Making AI write code like I do
Making AI write code like I do
I'm reviewing a PR from a colleague who used Cursor. The code works... the tests pass... but half my review comments are things we agreed on months ago - use structlog not print, pytest not unittest, type hints on public functions. The AI wrote perfectly functional code that completely ignores how we do things.
So someone suggests an AI code reviewer. Except the bot doesn't know how we do things either, so now we get fifteen comments per PR about "consider adding docstrings" and "this variable name could be more descriptive" - generic noise that has nothing to do with our codebase. Junior devs panic. Senior devs ignore the bot entirely. And the people who copy-paste ChatGPT's suggestions into their review comments? Worse, cos there's a human face on the generic advice.
The AI review that was supposed to save time is creating MORE work, which is NEVER my aim.
The Actual Problem
It's not AI reviewing code. It's AI reviewing code generically.

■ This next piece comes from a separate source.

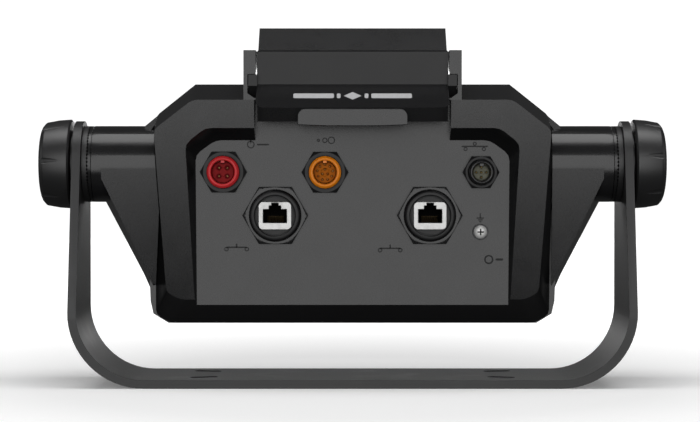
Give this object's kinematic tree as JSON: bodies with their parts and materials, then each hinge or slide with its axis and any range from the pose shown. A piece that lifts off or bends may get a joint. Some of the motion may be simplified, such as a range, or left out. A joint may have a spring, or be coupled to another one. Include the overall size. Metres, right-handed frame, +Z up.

Every team has their own version of "good." We use structlog because have you tried searching unstructured logs in production at 3am? We use pytest because unittest and MagicMock drove us mad with its side effect patch nonsense. We skip type checking on private functions cos mypy in CI handles that. None of this is in any AI's training data.
Standards live in the worst possible places. In people's heads. In a notion page nobody's updated since 2022. In that one Slack message from man-who-left-years-ago about why we don't use class-based views. New devs learn through correction - write it wrong, get told, fix it. That works at human pace. Doesn't work when AI is generating code in every PR.
So I tried treating our standards like a product instead of a document.
What I Built
Three layers.
A standards repo. Markdown files organised by language. Python standards, TypeScript standards, an AI behaviour policy. Versioned, PR-reviewed, owned like a codebase. Want to change a standard? Open a PR. Not a wiki someone wrote years ago and forgot about.
An MCP server. Serves the standards to whatever AI tool your devs use. Our team uses everything - Claude Code, Cursor, Windsurf, a couple of people on more niche stuff like Aider. The MCP server doesn't care. Same standards, every tool. When someone asks their AI to write something, it already knows how we do things. "We use structlog" stops being a review comment and becomes context the AI has before it writes a line.
An automated reviewer. A Claude-powered GitHub Action that reviews every PR against those same standards. Detects the project language, posts one focused comment. Not fifteen comments about docstrings - one comment about things that actually matter to us.
Every review opens with a risk assessment - low, medium, high - based on blast radius, reversibility, whether it touches auth or migrations. That alone has been worth it because it gives the human reviewer something to triage on immediately. And it flags when docs need updating - your README, your CLAUDE.md - which is exactly the thing that falls through the cracks in human reviews. We check the code. We forget to check whether the docs still match.
Repos can drop a .github/review-standards.md to customise - extra rules, sections to skip cos CI already covers them, high-risk areas to flag. The shared standards give you the baseline, the overrides make it relevant to that repo.
The bit I'm most pleased with: repos call a shared reusable workflow from the standards repo, so the review logic and the standards live together. Change the standards, every future review across every repo picks it up. No copy-pasting prompts into twenty repos. No drift.
Does It Work?
PR comments became relevant - people actually read them. The bot went from "thing we dismiss" to "thing we read." Human reviewers stopped writing "use structlog not print" for the hundredth time and started looking at architecture and logic - the stuff humans I actually want human input on.
Writing the standards down also forced conversations we'd been avoiding. "Do we actually require type hints on private functions?" became a real discussion with a real outcome committed to a real file. Worth doing regardless of whether an AI ever reads it.
It's not magic though. The reviewer still occasionally says something daft. Standards go stale. And writing good standards is hard - vague standards produce vague reviews.
The Feedback Loop
Here's the interesting bit.
Early versions of our standards said we preferred pytest over unittest. Reasonable right? Except the reviewer took that and ran with it - flagging every PR that touched a unittest file. "Consider migrating to pytest." On a two-line bug fix. In a file with 400 lines of unittest that nobody was rewriting. Devs getting nagged about a migration that wasn't happening. So we changed the standard - pytest for new test files, follow existing conventions when adding to existing ones, and the reviewer should never flag it. The reviewer taught us our own standard was too blunt.
That's the pattern. The bot flags something too aggressively, that's a signal the standard needs refining. Teams skip a section consistently, maybe it's not worth enforcing. The system that enforces the standards is also generating the signal about whether they're any good.
Close the loop properly and it gets really interesting. The reviewer catches issues, the patterns inform the standards, better standards make the reviewer better, which means the AI assistants writing the code get better context too.. and suddenly you don't have a document someone maintains. You have a living thing that learns what "good" means for your team.